→ Exercise goal: Quote every line as given.

→ Supplied data:
========

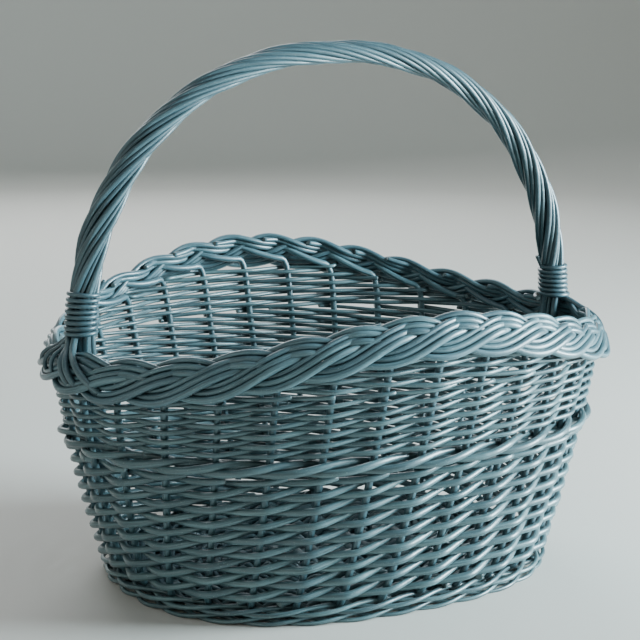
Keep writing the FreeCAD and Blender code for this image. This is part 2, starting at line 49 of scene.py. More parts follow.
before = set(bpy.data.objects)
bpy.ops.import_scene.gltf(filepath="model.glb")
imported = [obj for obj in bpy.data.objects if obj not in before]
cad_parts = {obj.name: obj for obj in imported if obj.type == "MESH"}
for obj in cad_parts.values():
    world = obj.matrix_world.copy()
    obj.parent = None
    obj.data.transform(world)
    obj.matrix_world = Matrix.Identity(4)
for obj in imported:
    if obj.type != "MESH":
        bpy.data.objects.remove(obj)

========

→ Exercise solution:
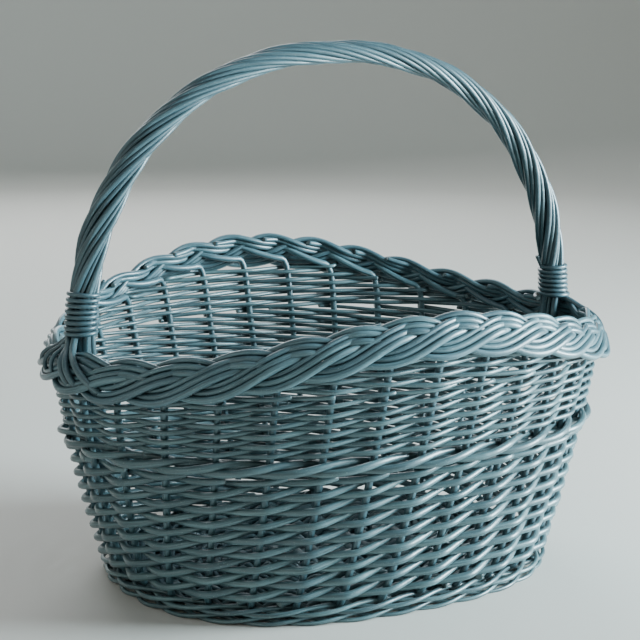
Keep writing the FreeCAD and Blender code for this image. This is part 2, starting at line 49 of scene.py. More parts follow.
before = set(bpy.data.objects)
bpy.ops.import_scene.gltf(filepath="model.glb")
imported = [obj for obj in bpy.data.objects if obj not in before]
cad_parts = {obj.name: obj for obj in imported if obj.type == "MESH"}
for obj in cad_parts.values():
    world = obj.matrix_world.copy()
    obj.parent = None
    obj.data.transform(world)
    obj.matrix_world = Matrix.Identity(4)
for obj in imported:
    if obj.type != "MESH":
        bpy.data.objects.remove(obj)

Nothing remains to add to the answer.